Even so, Harper's affirmative defense is entitled to consideration under application of the rule of procedural law which provides that "When the plaintiff offers evidence sufficient to constitute a prima facie case in an action in which the defendant has set up an affirmative defense, and the evidence of the plaintiff establishes the truth of the affirmative defense as a matter of law, a judgment of nonsuit may be entered." Hedgecock v. Jefferson Standard Life Ins. Co., 212 N.C. 638, 641, 194 S.E. 86, 88. Nevertheless, the merits of the affirmative defense are to be determined by principles of substantive law. And as to this, the general rule is that a municipality becomes responsible for maintenance, and liable for injuries resulting from a want of due care in respect to upkeep, of drains and culverts constructed by third persons when, and only when, they are adopted as a part of its drainage system, or the municipality assumes control and management thereof. City of Irvine v. Smith, 304 Ky. 868, 202 S.W.2d 733; 63 C.J.S., Municipal Corporations, § 877; 38 Am.Jur., Municipal Corporations, Sec. 636. Accordingly, there is no municipal responsibility for maintenance and upkeep of drains and culverts constructed by third persons for their own convenience and the better enjoyment of their property unless such facilities be accepted or controlled in some legal manner by the municipality. Robinson v. Danville, 101 Va. 213, 43 S.E. 337; Lander v. Bath, 85 Me. 141, 26 A. 1091; McQuillin, Municipal Corporations, Third Edition, Sec. 53.118.

The defendant Harper in support of his affirmative defense points to the evidence that the city in 1928 made extensive street improvements along 4th Street in the vicinity of Grace Court and thereby materially increased the flow of street surface waters into the catch basins around Grace Court, and diverted into this underground drain vast quantities of surface waters which naturally would have flowed elsewhere than along the original channel where the underground drain was installed. Upon the record as presented, this evidence is without material significance as tending to show legal appropriation or control of the entire conduit by the city. This is so for the reason it affirmatively appears that when Harper's predecessor in title voluntarily extended the line through his property, he used pipe 24 inches in diameter, the same size as that used by the upper landowners in the block above him. This, nothing else appearing, indicates assent by the owners of the lands along the conduit to its use up to capacity. There is no evidence that the city augmented the flow of water to the point of overloading the drain or causing an overflow, and the plaintiffs' claim here asserted is not, on this record, traceable *161 to any such causal origin. Therefore the appeal as presented does not bring into focus the rules of law applicable where there is an acceleration or increase in the volume of surface waters in or through a drain incident to the improvement of lands. Accordingly, we deem it unnecessary to discuss the refinements of these rules of law. See Davis v. Atlantic Coast Line R. Co., supra, 227 N.C. 561, 42 S.E.2d 905; 56 Am. Jur., Waters, Sections 71, 72, and 73. Moreover, the fact that a private line of drainage is connected with a municipal culvert under circumstances involving no dedication by the private owner or control by the municipality, ordinarily does not make the latter liable for damages to private property caused by a break in the private line. See Lynch v. Clarke, 25 R.I. 495, 56 A. 779; City of Irvine v. Smith, supra; Kansas City v. Brady, 52 Kan. 297, 34 P. 884, 39 Am. St. Rep. 349.

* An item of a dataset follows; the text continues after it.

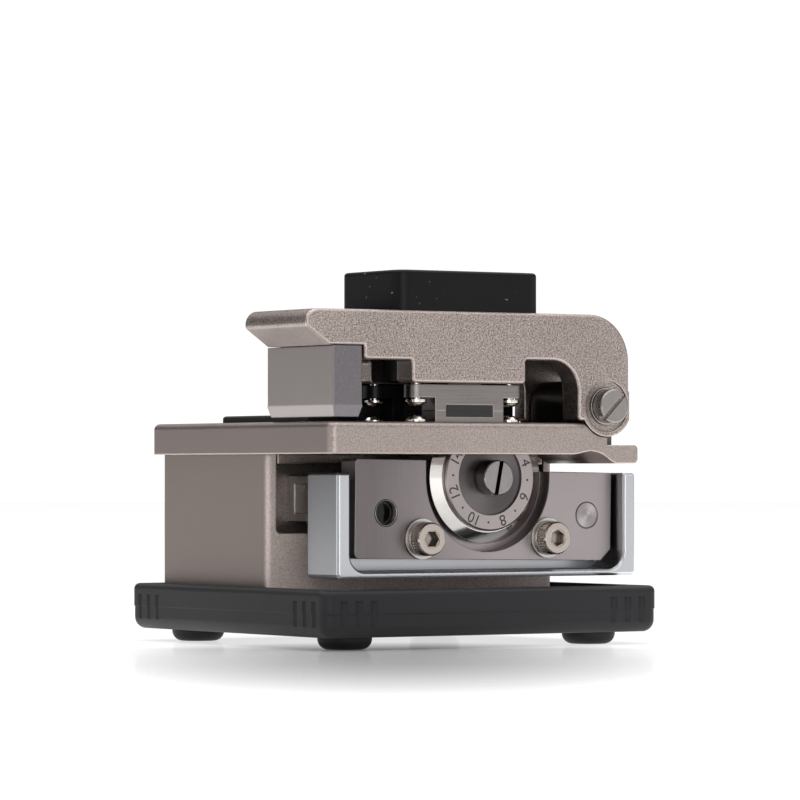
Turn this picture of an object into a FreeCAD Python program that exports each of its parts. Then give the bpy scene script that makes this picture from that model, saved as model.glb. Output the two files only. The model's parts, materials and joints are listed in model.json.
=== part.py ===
import FreeCAD, Part
import os
import re
import Sketcher
from FreeCAD import Placement, Rotation, Vector

# A bench cleaver for single optical fibres.  Millimetres, +Z up.  The origin is on the table
# under the middle of the rubber base.  -Y is the user's side, where the lid's finger lip is,
# +X is the side with the blade slide and its dial, and the lid's hinge pin lies along X at +Y.

SIZES = {
    # rubber base and feet
    "base_width": 64.0,
    "base_depth": 66.4,
    "base_underside": 2.1,
    "base_height": 7.8,
    "base_corner": 2.0,
    "base_edge": 1.0,
    "base_lower_edge": 2.0,
    "base_step": 0.1,
    "base_rim": 3.5,
    "foot_radius": 4.5,
    "foot_inset_x": 8.25,
    "foot_inset_y": 8.85,
    "foot_edge": 1.8,
    "stud_radius": 2.0,
    "stud_length": 3.0,
    "groove_radius": 0.8,
    "groove_depth": 0.35,
    "groove_length": 4.2,
    "groove_pitch": 2.9,
    "groove_first": 3.6,
    # steel plate inside the rubber
    "sole_thickness": 1.6,
    "sole_above": 0.9,
    # cast lower body
    "body_margin": 3.8,
    "body_inset": 4.3,
    "body_right": 6.5,
    "body_corner": 1.0,
    "recess_depth": 5.5,
    "recess_floor": 18.75,
    "recess_wall": 1.9,
    "recess_corner": 0.8,
    # top plate
    "plate_bottom": 32.0,
    "plate_thickness": 5.3,
    "plate_right": 29.2,
    "plate_overhang": 1.4,
    "plate_corner": 1.6,
    "plate_edge": 1.0,
    "rib_height": 1.6,
    "rib_width": 2.5,
    "tail_overhang": 1.8,
    "tail_round": 0.8,
    # lid
    "lid_left": 9.8,
    "lid_right": 29.2,
    "lid_top": 55.5,
    "nose_overhang": 4.8,
    "brow_length": 6.8,
    "nose_height": 52.7,
    "nose_round": 2.3,
    "brow_height": 49.65,
    "window_top": 47.4,
    "window_back": -14.6,
    "skirt_bottom": 43.7,
    "skirt_back": 7.9,
    "arch_top": 47.7,
    "arch_round": 5.2,
    "lid_back_round": 8.0,
    "lid_edge": 0.3,
    "lid_small_round": 0.7,
    "slot_left": 16.2,
    "slot_right": 24.5,
    "slot_top": 50.0,
    "ear_left_inner": 13.1,
    "back_wall": 2.0,
    "back_wall_bottom": 45.3,
    # hinge
    "pin_inset": 4.5,
    "pin_z": 40.1,
    "pin_radius": 2.0,
    "pin_head_radius": 2.85,
    "pin_head_length": 2.3,
    "pin_tail": 1.3,
    "eye_radius": 5.1,
    "eye_gap": 0.25,
    "boss_radius": 4.3,
    "boss_depth": 0.5,
    "bush_radius": 3.1,
    "hinge_round": 4.4,
    "hinge_length": 9.4,
    "hinge_screw_shank": 0.8,
    "hinge_screw_head": 1.5,
    # cap on the lid
    "cap_front": -17.1,
    "cap_back": 11.4,
    "cap_inset": 0.4,
    "cap_height": 6.7,
    "cap_corner": 2.6,
    "cap_edge": 0.6,
    "cap_wall": 1.6,
    # block under the lid's lip
    "block_left": 8.4,
    "block_right": 29.0,
    "block_bottom": 38.0,
    "block_taper_height": 1.9,
    "block_taper": 15.0,
    "magnet_radius": 2.2,
    "magnet_length": 3.0,
    # fibre line and clamps
    "fibre_y": -2.6,
    "fibre_z": 39.12,
    "clamp_right_x": 25.9,
    "clamp_left_x": 13.1,
    "clamp_width": 4.1,
    "clamp_screw_reach": 9.2,
    "bar_bottom": 41.3,
    "bar_height": 2.15,
    "stem_length": 13.5,
    "pad_length": 9.3,
    "pad_height": 1.0,
    "clamp_foot": 1.2,
    "clamp_screw_radius": 0.85,
    "clamp_head_radius": 1.75,
    "clamp_head_height": 1.1,
    "clamp_travel": 0.25,
    "spring_radius": 1.3,
    "spring_length": 3.2,
    # anvil over the blade
    "anvil_x": 18.8,
    "anvil_width": 4.4,
    "anvil_length": 4.6,
    "anvil_bottom": 39.9,
    "anvil_height": 3.3,
    "anvil_travel": 0.8,
    "anvil_stem_radius": 1.5,
    "anvil_stem_length": 3.4,
    "holder_front": -12.0,
    "holder_back": 6.7,
    "holder_bottom": 44.2,
    # fibre guide plate
    "guide_inset": 8.0,
    "guide_left": -19.0,
    "guide_right": 9.2,
    "guide_height": 1.3,
    "guide_sunk": 1.0,
    "guide_groove": 0.8,
    # slide rail
    "rail_bottom": 20.8,
    "rail_width": 7.5,
    "rail_height": 7.6,
    "rail_flange": 1.2,
    "rail_web": 2.0,
    "carriage_gap": 0.1,
    "carriage_end": 6.0,
    "stop_length": 1.7,
    "stop_gap": 0.15,
    # blade slide
    "slide_left": 13.1,
    "slide_right": 22.5,
    "slide_bottom": 11.45,
    "slide_top": 28.9,
    "slide_web": 2.1,
    "slide_wall": 2.5,
    "slide_floor": 1.1,
    "slide_round": 3.0,
    "slide_edge": 0.4,
    # tilting blade carrier
    "pivot_z": 21.7,
    "pivot_radius": 2.25,
    "carrier_left": 15.3,
    "carrier_right": 19.7,
    "carrier_lean": -0.85,
    "carrier_tail": 5.0,
    "carrier_low": 7.7,
    "carrier_high_front": 8.85,
    "carrier_high_back": 7.3,
    "carrier_chamfer": 2.0,
    "carrier_round": 1.0,
    "pocket_radius": 12.5,
    "pocket_floor": 16.8,
    "pocket_shift": 0.3,
    "lock_z": 17.9,
    "lock_radius": 1.5,
    "lock_head_radius": 2.8,
    "lock_head_height": 2.2,
    "lock_play": 0.55,
    "washer_radius": 3.4,
    "washer_thickness": 0.4,
    "spring_washer_radius": 2.9,
    "spring_washer_thickness": 0.6,
    "adjuster_z": 22.25,
    "adjuster_offset": 0.6,
    "adjuster_cam": 2.1,
    "adjuster_hole": 2.3,
    "adjuster_sunk": 1.2,
    # blade wheel and dial
    "wheel_z": 28.1,
    "wheel_radius": 11.1,
    "wheel_bevel": 1.9,
    "wheel_back": 17.3,
    "wheel_thickness": 1.7,
    "wheel_rim": 0.1,
    "dial_radius": 9.0,
    "dial_thickness": 0.85,
    "dial_inner": 6.35,
    "dial_recess": 0.35,
    "axle_radius": 2.5,
    "dial_screw_radius": 2.95,
    "dial_screw_height": 3.0,
    "blade_slot_gap": 0.8,
    "blade_slot_width": 4.2,
    "slide_travel": 19.0,
    # screws and fits
    "csk_shank": 1.5,
    "csk_head": 2.9,
    "small_shank": 1.0,
    "small_head": 1.9,
    "fit_gap": 0.05,
    "slot_cut": 0.8,
}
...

The defendant Harper also points to the evidence tending to show that the city sent its employees to the plaintiffs' premises and assisted in cleaning out the basement after it was flooded, and that sometime later the city installed a catch basin on the upper side of Jersey Avenue and diverted this entire line of drainage into another drain under Brookstown Avenue. This line of evidence is without probative force of substance. The events related took place after the flood, and while city employees made the new installation, the record discloses that the defendant Harper furnished the pipe. So, at most, this was a joint undertaking by the city and Harper.

In determining whether the evidence establishes Harper's affirmative defense, we are not concerned with the plaintiffs' abandoned allegations against the city. Decision here must be rested wholly and solely upon an evaluation of the plaintiffs' evidence as it comes to us at the prima facie level. Our examination of it leaves the impression that the plaintiffs did not prove themselves out of court by fixing upon the city the duty of maintaining this conduit and keeping it in repair. The record discloses no evidence tending to show dedication or legal acceptance by the city of the drain as a part of its drainage system, nor control over it by the city as such, within the purview of the controlling principles of law. Instead, the plaintiffs have established prima facie that the duty and responsibility of keeping up the drain rested upon the defendant Harper.

So, then, we come to consider the final question whether the plaintiffs made out a prima facie case of actionable negligence against the defendant Harper for failure to keep in repair the drain under his land.

The evidence adduced below, when tested by the principles which control the law of actionable negligence, Hall v. Coble Dairies, 234 N.C. 206, 67 S.E.2d 63, 29 A. L.R.2d 682; 38 Am.Jur., Negligence, Sections 57, 58, and 62, leaves the impression that it is sufficient to justify, though not necessarily to impel, the inference of negligence on the part of the defendant Harper as the proximate cause of the plaintiffs' injury and damage. Thus a jury trial is necessary. This being so, we deem it appropriate to refrain from further comment or elaboration on the various aspects of the evidence.

The judgment of nonsuit entered below is Reversed.

BOBBITT, J., took no part in the consideration or decision of this case.